Все мои похвальные грамоты в школе получала бабушка. Она, одетая, как в синагогу, и я, на сей раз с гордостью, идущий рядом с ней на заключительное родительское собрание года. Бабушка была глуховатой, соседи об этом знали, и, из местечковой учтивости, шептались во весь голос: "Вон Рошалиха пошла получать похвальную грамоту за внука. Четвёртый год одни "выдатна" у него по всем предметам". Бабушка и я цвели от гордости. Но основное торжество её ожидало в школе. Директор школы брал её под руку и неизменно усаживал за стол президиума, как она потом делилась, "эйбун он". Начиная с первых выборов в Верховный Совет, она голосовала первая. С годами это стало её правом. Был один случай, когда она пришла на избирательный участок на несколько минут позже 6 утра. Председатель избиркома открыл участок на эти несколько минут позже. У неё была феноменальная память на имена и даты. Когда надо было выправить метрики, чтобы ехать в город жить или там учиться, шли к ней. Это надо было видеть! Она немедленно называла дату и еврейское название месяца, и тут же переводила в современное летоисчисление. Этот её талант приобрёл огромное значение сразу после войны, когда сгорели ЗАГСы, и многим понадобилось восстанавливать документы. Угрюмый председатель сельсовета Шабашевич без колебаний заверял печатью названную бабушкой дату.
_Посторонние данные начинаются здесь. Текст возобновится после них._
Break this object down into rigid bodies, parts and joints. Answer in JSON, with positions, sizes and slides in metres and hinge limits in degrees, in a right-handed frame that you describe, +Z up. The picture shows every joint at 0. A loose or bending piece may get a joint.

Как и большинство евреек её поколения, она была отличным кулинаром.
Хороша была фаршированная щука, но совершенно бесподобны были её фирменные
"латкес", картофельные драники, утушенные с мясом. Первым делом, прибыв
в отпуск в Пинск, я вылавливал в Пине щуку. Бабушка Лея носила эту щуку
по соседям, хвастаясь, что это выловил её внук, потом готовила её. А потом
я с лихими братьями Альпериными, моими двоюродными, отдавали дань ей вместе
с Брестской водкой "Два бусла" (два аиста).
Железной традицией бабушки было встречать и провожать поезда. Ещё до
войны мы с ней шли к железной дороге, что проходила мертах в трёхстах от
дома. Раз в сутки проходил пассажирский поезд Гомель-Брест. Мы махали руками
проходящему поезду, оттуда махали нам. Кто бы из родных не уезжал или приезжал,
она ходила на вокзал встречать или провожать почти до последних своих дней.
А в Пинске до вокзала было полтора километра! И по вечерам, ежедневно,
ожидая беспутных внуков, сидела до темноты на лавочке, а потом стояла у
окна, приложив ладошку домиком ко лбу над глазами, высматривая опоздавшего.
Она считала себя немного колдуньей. Зашёптывала рожу, волос, и т. п. Если вылечить не удавалось (т. е. не проходило само), она направляла больного к белорусу деду Пинчуку, считая его колдовские способности выше своих.
В начале 1967 года Пинский горсовет, в связи с заполнившимся старым еврейским кладбищем, выделил новый участок. И рядом с захороненной Торой при освящении кладбища, первой там похоронена бабушка Лея. А вскоре, через год, рядом похоронили и бабушку Хасю.
Рядом они прожили жизнь, и навечно лежат после смерти рядом.